Yes, and it’s also why we have immensely powerful lobbyists and PR groups working to reduce governments to insignificant minimalism and regulations to complete non-existence. I tell you, the capitalist ethics at work here is just breathtaking!

And we have powerful lobbyist and PR groups working in the opposite direction as well, plus other groups working for myriad other interests and vertical (or even horizontal) goals. This is less about capitalism (or ethics) than it is about politics and how a democracy works.

I’ve never in my life had a land line phone break. Is there really a reliability problem with them?

And if there is, why is that necessarily bad? Something being of less quality but cheaper may in fact be the utility-maximizing choice. BMWs are better cars than Hyundais but I still bought a Hyundai, and rationally so given my needs. In the mid 1950s you could buy a presumably invincible home phone for about $20, which is $175 in today’s money. I am not convinced that is a superior choice to buy a phone with more features for $15 in today’s money that might break in two years. For $175 I could cheerily buy a new phone every four years.

It seems that my argument was hasty and didn’t gather many supporters, so I’ll have to step down from this one for now. But I’ll throw a few more ideas into the mix first:

There’s no doubt that the (developed) world is a better place than it was a few hundred years ago, in terms of wealth distribution and living standards. Some of this can be contributed to capitalism, surely, seeking profits will incentivize innovators to develop better technology, better medicine, etc…
However, capitalism is not without its faults – and I agree that this may have more to do with money in politics and deregulation – pollution is undoubtedly a concern, and has a long history of walking hand-in-hand with industry; the state of agriculture and monoculture crops, the use of pesticides instead of diversifying cultures – and an estimated 40% of the American population will be diagnosed with a form of cancer in their life, due to the amount of chemicals we are exposed to. These things are a concern. Do we continue to get cancer, but hope the capitalist system incentivizes the cures? Meanwhile a percentage of the workforce is taken down due to needing treatments (or dying), which would seem to hurt the capitalist way of life. Or do we do more to not get cancer in the first place? You all seem well informed, let me hear your thoughts.

The current system may have worked well in the 20th century, with giant leaps in medicine and technology, but I submit that serious ground needs to be made if 7.3 billion people are to continue living on this planet, consumption cannot last forever until we develop better sources of energy (which is coming, Costa Rica is going on 75 days of powering itself on renewable energy alone, Germany almost 75% of its energy is coming from renewable sources), and more abundant resources, maybe asteroid mining?

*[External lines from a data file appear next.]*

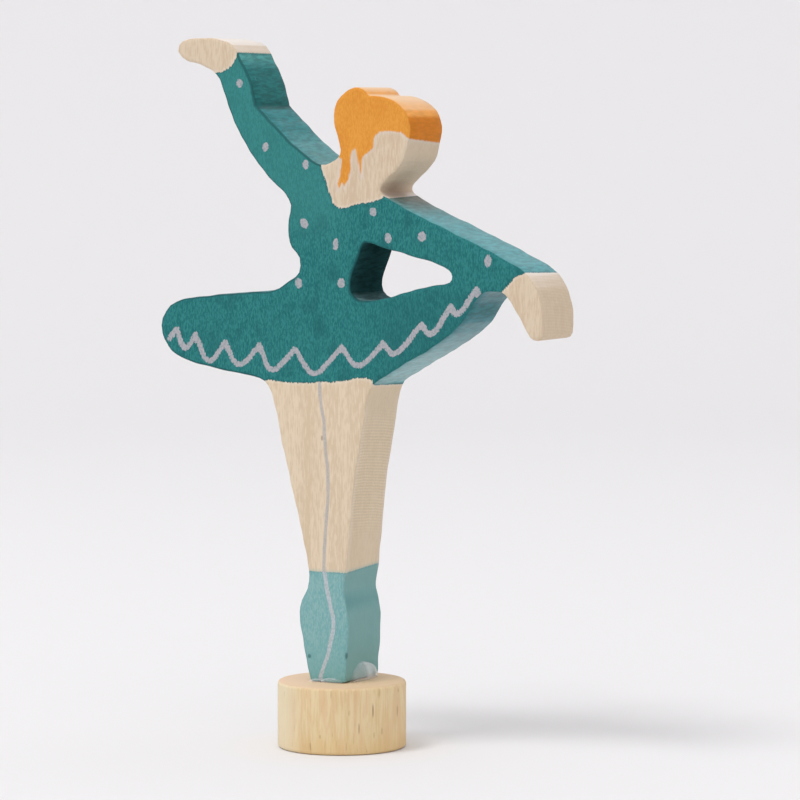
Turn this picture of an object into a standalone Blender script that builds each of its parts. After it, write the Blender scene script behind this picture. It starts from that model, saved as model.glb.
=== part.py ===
"""A ballerina sawn from one flat board and glued upright on a round wooden plug.

Metres, +Z up. The figure faces -Y, so +X is the viewer's right. The origin is the
centre of the plug's underside.
"""
import bmesh
import bpy
from math import ceil, radians
from mathutils import Matrix, Vector
from mathutils.geometry import interpolate_bezier

# Driving dimensions
FIGURE_HEIGHT = 0.0905
BOARD_THICKNESS = 0.0103
BOARD_SETBACK = 0.00135
SAW_ALLOWANCE = 0.00012
BOARD_EDGE_ROUND = 0.00035
PLUG_DIAMETER = 0.018
PLUG_HEIGHT = 0.0095
PLUG_EDGE_ROUND = 0.0005
BEAD_LENGTH = 0.0075
BEAD_WIDTH = 0.0009
BEAD_RISE = 0.0024
BEAD_OFF_CENTRE = 0.0006

# Gap left between pieces that are glued together
GLUE_GAP = 0.0003

# Fineness of the round stretches
OUTLINE_STEP = 0.0011
PLUG_SIDES = 64
BEAD_SIDES = 24
ROUND_SEGMENTS = 2

# Edges turned by more than this are sanded round, and are shaded sharp beyond the next
SANDED_ANGLE = radians(50)
SHARP_ANGLE = radians(40)

# The line that the saw follows, in hundredths of the figure's height: x from the plug's
# axis, z from the soles. It runs clockwise from the raised fingertips, and the allowance is
# left on its outer side.
RAISED_HAND = ((-26.6, 98.1), (-25.7, 99.6), (-22.5, 100.0), (-19.0, 99.7))
RAISED_SLEEVE = ((-17.0, 98.9), (-15.4, 96.3), (-14.0, 93.6), (-13.3, 91.2), (-12.9, 89.5))
SHOULDER = ((-9.8, 86.6), (-6.8, 83.8), (-3.6, 81.4), (-1.4, 80.2))
NAPE = ((0.4, 80.6), (1.7, 81.5), (2.2, 82.7), (1.7, 84.6))
BUN = ((1.0, 87.0), (1.1, 89.0), (2.3, 91.0), (4.5, 92.2), (6.0, 91.8), (6.8, 90.9))
CROWN = ((8.8, 90.8), (11.2, 90.1), (13.0, 88.7), (14.0, 86.3))
CHIN = ((13.6, 83.6), (12.8, 81.0), (11.0, 79.1), (9.3, 77.6), (8.9, 76.4), (9.8, 75.4))
LOW_SLEEVE = ((13.7, 73.4), (25.0, 68.4), (30.4, 65.9), (33.1, 64.4))
LOW_HAND = ((34.7, 62.8), (35.9, 60.3), (36.4, 57.2), (36.3, 54.8), (35.4, 54.1), (34.3, 54.6),
            (33.0, 56.8), (31.4, 59.4), (30.2, 60.9))
SKIRT_RIGHT = ((28.8, 61.4), (26.6, 61.3), (24.8, 59.6), (22.6, 56.4), (20.4, 54.4),
               (17.2, 52.3), (14.4, 50.8), (7.6, 46.8))
RIGHT_LEG = ((6.7, 45.0), (5.6, 38.8), (4.3, 31.5), (3.5, 23.8), (2.9, 18.2), (2.5, 15.5))
RIGHT_SLIPPER = ((2.4, 13.9), (2.8, 12.1), (3.2, 9.8), (3.0, 5.2), (2.6, 0.0))
LEFT_SLIPPER = ((-3.3, 0.0), (-4.1, 3.9), (-5.0, 8.4), (-5.2, 10.7), (-4.8, 12.6), (-3.7, 14.6))
LEFT_LEG = ((-3.5, 16.6), (-4.3, 21.3), (-6.1, 28.6), (-8.1, 36.6), (-9.4, 42.5), (-10.5, 45.8))
SKIRT_LEFT = ((-12.3, 47.2), (-17.6, 48.1), (-22.4, 49.0), (-26.4, 50.1), (-28.7, 51.7),
              (-29.9, 55.0), (-29.1, 57.2), (-27.2, 58.7), (-23.0, 59.5), (-16.0, 60.2),
              (-10.6, 60.6))
WAIST = ((-8.7, 61.1), (-6.7, 62.4), (-5.2, 63.6), (-5.0, 65.9), (-6.4, 67.6), (-7.05, 69.3))
FLANK = ((-6.9, 71.8), (-6.6, 74.1), (-7.5, 75.8), (-9.8, 77.8))
UNDERARM = ((-12.3, 80.5), (-14.9, 84.2), (-17.0, 88.0), (-18.4, 91.7), (-19.1, 93.6),
            (-20.4, 95.1), (-22.8, 96.1), (-25.2, 96.8))

# The window sawn out between the bodice, the low arm and the skirt, same measure
WINDOW = ((6.0, 68.4), (6.9, 68.5), (9.2, 67.9), (12.4, 67.1), (18.6, 65.5), (20.7, 64.5),
          (21.3, 63.5), (20.8, 62.4), (17.2, 61.8), (13.4, 60.8), (8.0, 59.5), (5.2, 59.5), (3.8, 60.6),
          (3.6, 62.4), (4.2, 64.4), (5.2, 66.7))

# Knots where the saw turned on the spot
CORNERS = {RAISED_SLEEVE[-1], BUN[-1], SKIRT_RIGHT[-1], RIGHT_SLIPPER[-1], LEFT_SLIPPER[0]}

# Colours of wood and clear glue
TEAL_STAINED_MAPLE = (0.028, 0.205, 0.195, 1.0)
BEECH = (0.74, 0.54, 0.32, 1.0)
CLEAR_GLUE = (0.85, 0.87, 0.84, 0.35)


def clear_scene():
    """Remove whatever the file holds."""
    for existing in list(bpy.data.objects):
        bpy.data.objects.remove(existing, do_unlink=True)


def finish(name, colour, roughness, alpha=1.0):
    """Return a material for one piece."""
    material = bpy.data.materials.new(name)
    material.use_nodes = True
    shader = material.node_tree.nodes["Principled BSDF"]
    shader.inputs["Base Color"].default_value = colour
    shader.inputs["Roughness"].default_value = roughness
    shader.inputs["Metallic"].default_value = 0.0
    shader.inputs["Alpha"].default_value = alpha
    return material


def handles(before, knot, after, is_corner):
    """Return the Bezier handles in and out of a knot, smooth unless it is a corner."""
    into = (before - knot) / 3
    out = (after - knot) / 3
    if is_corner:
        return knot + into, knot + out
    tangent = (after - before).normalized()
    return knot - tangent * into.length, knot + tangent * out.length


def smooth_loop(knots, z_zero, allowance):
    """Return the board-plane points (x, z) of a closed smooth curve beside the knots."""
    share = FIGURE_HEIGHT / 100
    places = [Vector((x * share, z_zero + z * share)) for x, z in knots]
    count = len(places)
    arms = [handles(places[i - 1], places[i], places[(i + 1) % count], knots[i] in CORNERS)
            for i in range(count)]
    points = []
    for i, start in enumerate(places):
        end = places[(i + 1) % count]
        steps = max(2, ceil((end - start).length / OUTLINE_STEP))
        span = interpolate_bezier(start, arms[i][1], arms[(i + 1) % count][0], end, steps + 1)
        points.extend(span[:-1])
    loop = []
    for i, point in enumerate(points):
        along = (points[(i + 1) % len(points)] - points[i - 1]).normalized()
        beside = point + Vector((-along.y, along.x)) * allowance
        loop.append((beside.x, max(beside.y, z_zero)))
    return loop


def add_object(name, mesh_builder, material):
    """Make a mesh object from a bmesh that the builder fills, shaded smooth."""
    shape = bmesh.new()
    mesh_builder(shape)
    bmesh.ops.recalc_face_normals(shape, faces=shape.faces)
    mesh = bpy.data.meshes.new(name)
    shape.to_mesh(mesh)
    shape.free()
    mesh.shade_smooth()
    mesh.materials.append(material)
    piece = bpy.data.objects.new(name, mesh)
    bpy.context.collection.objects.link(piece)
    return piece


def sand_edges(piece, radius):
    """Round the sharp edges as sandpaper does."""
    rounding = piece.modifiers.new("sanded edges", "BEVEL")
    rounding.width = radius
    rounding.segments = ROUND_SEGMENTS
    rounding.limit_method = "ANGLE"
    rounding.angle_limit = SANDED_ANGLE
    piece.data.set_sharp_from_angle(angle=SHARP_ANGLE)


def saw_board(shape):
    """Fill the outline round the window and give it the board's thickness."""
    soles = PLUG_HEIGHT + GLUE_GAP
    front = BOARD_SETBACK - BOARD_THICKNESS / 2
    outline = (RAISED_HAND + RAISED_SLEEVE + SHOULDER + NAPE + BUN + CROWN + CHIN + LOW_SLEEVE
               + LOW_HAND + SKIRT_RIGHT + RIGHT_LEG + RIGHT_SLIPPER + LEFT_SLIPPER + LEFT_LEG
               + SKIRT_LEFT + WAIST + FLANK + UNDERARM)
    rims = []
    for knots, allowance in ((outline, SAW_ALLOWANCE), (WINDOW, -SAW_ALLOWANCE)):
        sawn = smooth_loop(knots, soles, allowance)
        loop = [shape.verts.new((x, front, z)) for x, z in sawn]
        rims += [shape.edges.new((a, b)) for a, b in zip(loop, loop[1:] + loop[:1])]
    bmesh.ops.triangle_fill(shape, use_beauty=True, use_dissolve=False, edges=rims)
    inner = [edge for edge in shape.edges if len(edge.link_faces) == 2]
    bmesh.ops.dissolve_limit(shape, angle_limit=radians(1), verts=[], edges=inner)
    board = bmesh.ops.extrude_face_region(shape, geom=list(shape.faces))
    back = [part for part in board["geom"] if isinstance(part, bmesh.types.BMVert)]
    bmesh.ops.translate(shape, verts=back, vec=(0, BOARD_THICKNESS, 0))


def turn_plug(shape):
    """Make the short round plug, standing on the origin."""
    radius = PLUG_DIAMETER / 2
    bmesh.ops.create_cone(shape, cap_ends=True, segments=PLUG_SIDES, radius1=radius,
                          radius2=radius, depth=PLUG_HEIGHT,
                          matrix=Matrix.Translation((0, 0, PLUG_HEIGHT / 2)))


def squeeze_bead(shape):
    """Make the glue that swelled out at the foot: a quarter of a flattened ball."""
    share = FIGURE_HEIGHT / 100
    foot_side = RIGHT_SLIPPER[-2][0] * share
    size = Matrix.Diagonal((BEAD_WIDTH, BEAD_LENGTH / 2, BEAD_RISE, 1))
    place = Vector((foot_side + GLUE_GAP, BOARD_SETBACK + BEAD_OFF_CENTRE,
                    PLUG_HEIGHT + GLUE_GAP))
    bmesh.ops.create_uvsphere(shape, u_segments=BEAD_SIDES, v_segments=BEAD_SIDES // 2,
                              radius=1, matrix=Matrix.Translation(place) @ size)
    for normal in ((-1, 0, 0), (0, 0, -1)):
        everything = shape.verts[:] + shape.edges[:] + shape.faces[:]
        cut = bmesh.ops.bisect_plane(shape, geom=everything, plane_co=place,
                                     plane_no=normal, clear_outer=True)
        rim = [part for part in cut["geom_cut"] if isinstance(part, bmesh.types.BMEdge)]
        bmesh.ops.holes_fill(shape, edges=rim)


clear_scene()
figure = add_object("figure", saw_board, finish("stained maple", TEAL_STAINED_MAPLE, 0.6))
sand_edges(figure, BOARD_EDGE_ROUND)
plug = add_object("plug", turn_plug, finish("beech", BEECH, 0.65))
sand_edges(plug, PLUG_EDGE_ROUND)
add_object("glue_bead", squeeze_bead, finish("clear glue", CLEAR_GLUE, 0.15, CLEAR_GLUE[3]))
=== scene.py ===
"""The looks of a small wooden dancer that is glued upright on a round plug.

Metres, +Z up. The dancer faces -Y, and the origin is the centre of the plug's underside.
"""
from math import cos, pi, radians, sin

import bpy
import numpy as np
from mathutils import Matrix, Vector


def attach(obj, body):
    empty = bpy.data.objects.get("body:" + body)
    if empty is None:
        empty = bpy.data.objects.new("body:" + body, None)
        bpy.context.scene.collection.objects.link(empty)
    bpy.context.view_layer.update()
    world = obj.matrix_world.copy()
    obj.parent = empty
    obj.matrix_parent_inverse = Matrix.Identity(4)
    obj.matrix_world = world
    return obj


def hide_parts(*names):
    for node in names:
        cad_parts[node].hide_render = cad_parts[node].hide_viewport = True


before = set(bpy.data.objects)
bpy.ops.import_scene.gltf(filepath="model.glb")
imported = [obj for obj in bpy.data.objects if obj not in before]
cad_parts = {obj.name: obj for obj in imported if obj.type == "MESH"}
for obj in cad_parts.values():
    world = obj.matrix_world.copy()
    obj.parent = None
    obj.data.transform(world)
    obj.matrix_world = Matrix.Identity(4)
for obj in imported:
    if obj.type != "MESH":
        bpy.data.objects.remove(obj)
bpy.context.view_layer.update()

# The dancer
# It is sawn out of one maple board, a little over 10 mm thick, with the grain upright, and
# glued by its sole on the plug. Hands, face, neck and legs stay bare. The rest is brushed with
# water stain that creeps along the grain, and silver pen marks lie on the front alone.
MILLIMETRE = 0.001
# In mm: a hundredth of the dancer's height, and where its sole, front and back lie
SHARE = 0.905
SOLE = 9.52
FRONT = -3.8
BACK = 6.5
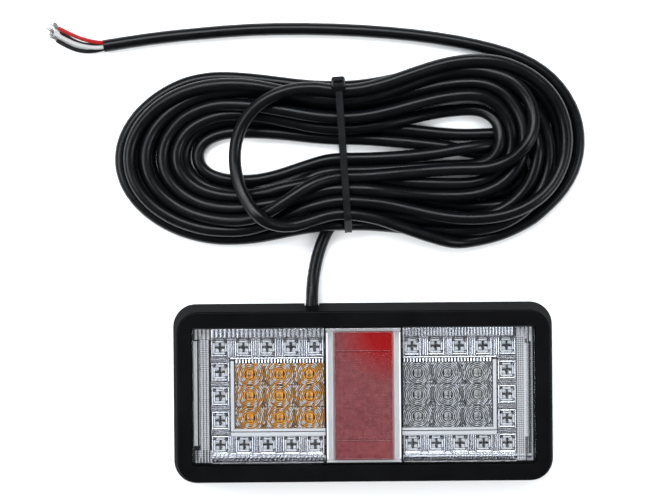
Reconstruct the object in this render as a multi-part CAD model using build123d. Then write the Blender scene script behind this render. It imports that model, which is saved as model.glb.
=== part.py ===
from build123d import *
import math
import os

# Trailer tail light, lying on its back, with its cable tied in a hank above it.
# Millimetres. Origin: centre of the lamp's back face. +Z: out of the lens. +X: along the lamp.
# +Y: towards the edge that the cable leaves from.

os.makedirs("parts", exist_ok=True)

# ---- driving dimensions ----
base_length, base_width, base_radius = 200.0, 94.5, 12.0  # the surround at the mounting surface
front_length, front_width, front_radius = 192.0, 87.5, 11.0  # the surround at its front face
depth = 28.0  # back face to front face
window_length, window_width, window_radius = 177.5, 71.0, 2.0  # the opening in the surround
bezel_wall = 2.0  # thickness of the surround
bezel_foot = 0.5  # gap between the surround's lower edge and the mounting surface
floor_wall = 2.4  # thickness of the housing's back plate
running_gap = 0.3  # between the surround and anything that it slides past
mount_spacing_x, mount_spacing_y, mount_hole_r = 124.0, 82.6, 2.25  # four screw holes
mount_boss_r, mount_boss_top = 3.2, 5.0

seal_z = 20.5  # top of the housing's rim
flange_z = 21.5  # underside of the lens's flange
flange_top = 23.5
lens_top = 27.4
lens_skin = 2.0

board_z, board_thickness = 10.2, 1.6
board_length, board_width = 172.0, 66.0
board_top = board_z + board_thickness
tray_z, tray_top = 13.0, 19.9  # the two reflector trays
optic_top = 22.0

array_pitch_x, array_pitch_y, array_centre_x = 15.4, 11.3, 43.4  # 3 x 3 lamps in each half
array_length, array_width = 47.5, 37.5
tail_pitch_x, tail_pitch_y, tail_edge_x = 12.25, 12.6, 74.2  # 13 lamps in a C in each half
tail_cell = 10.4
reflex_length, reflex_width = 30.3, 66.0
reflex_bottom = 22.8
backing_length = 38.6

cable_r = 3.25
exit_x, exit_z = -26.6, 6.3
conductor_r = 1.05
hank_height, lobe_height = 24.0, 17.0
tie_width, tie_thickness = 3.7, 1.2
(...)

Sort of meandering thoughts, but I find them important. Perhaps less about ethics and more about regulation. Is regulation supposed to reflect ethics?

The reason so many people are diagnosed with cancer is that they’re healthier than they used to be.

I realize that sounds weird but a moment’s reflection should reveal how obvious it is; you have to die of SOMETHING. As people age, the likelihood they will get cancer increases. A population that has a median age of 35 won’t see much cancer. A population with a median age of 80 will see tons. The older we get, the more cancer there will be.

If cancer is cured, then more people will die of something else, be it heart failure, kidney disease, or what have you. The total at the bottom of the Cause of Death summary MUST add up to 100%. When you eliminate causes of death that are not cancer, of course cancer will go up.

I think the central problem with this debate is people are looking for morals in capitalism. It isn’t there. Capitalism is just an economic system. You should no more go looking for moral guidance in economics than you should in chemistry or algebra. Some people say capitalism is inherently good and some people say capitalism is inherently bad - and both views are nonsense.